Opening track “Clouds” sounds like Lucky Paul sampled the thundery percussion jamming session of a clan of celestial giants he encountered high up in an Amazonian cloud forest while in Brazil, their big clumsy hands banging out something heavy and rumbling, intertwined with incomprehensible vocals (that at one point really sound like the Bee Gees singing ‘Hare Krishna’, I swear), before winding down and stumbling off into the night.

Somewhat phenomenal second track, “Thought we were alone”, slips into an intense melancholic ramshackle ode to slow-burning and slightly frustrated sensuality. Semi-conscious claps attempt to punctuate the soulful, sighing vocals of Toronto-based artist Milosh, his breathy and haunting ‘ooohs’ and ‘oh no no no’s’ laced with flitting piano, flute, clicky wooden block noises, and a sleepily writhing bass. Gang Colours‘ gentle dance take on this tune provides a welcome release from the original’s simmering tension, somehow making the vocals sound altogether sweeter and more uplifting, while Eliphino’s remix is just a tad more beaty.  The G$ vs. Gold house remix, world debut of a collaboration between Wolf + Lamb‘s Gadiz Mizrahi and Eli Gold of Soul Clap, more closely echoes the never entirely consummated, quietly dramatic slow-burn vibe of the original.

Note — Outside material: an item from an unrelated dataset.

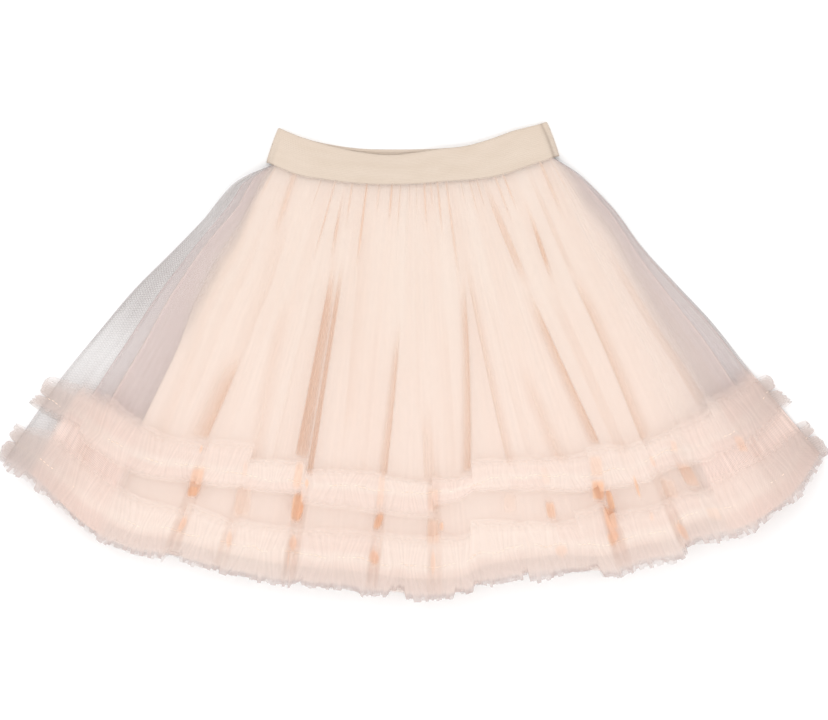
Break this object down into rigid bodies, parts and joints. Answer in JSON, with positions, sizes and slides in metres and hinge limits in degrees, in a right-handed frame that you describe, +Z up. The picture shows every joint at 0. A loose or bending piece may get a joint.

The EP’s title track sees a heavy, inebriated bass weigh down the to-ing and fro-ing of a scratchy choral sample, hazy piano and woody wind sounds, peppered with small smatterings of high pitched bell twangs. These make one last lingering attempt to pick you up before the final non-remix track ‘Demon Spawn’ stomps in followed by the vocals of a disorientated, emotional and slightly off key Pegasus Warning (Jamie Lidell’s drummer Guillermo Brown).

He stumbles around with the beat like he’s found himself on the wrong side of two parallel universes. ‘I’m trapped inside a mushroom cloud’, ‘too cool to trust you again, been an awful friend’ he laments, before musing over and over that he tries to look away but just can’t. We hear you dude. The Gang Colours’ remix straight after this seems as if it’s been specifically positioned to pluck us out of this, quite frankly, rather trippy situation, tidying things up and depositing us a tiny bit closer to the reality we might have been in before we got swept up in this delirious, crawling, soulful and very promising debut EP.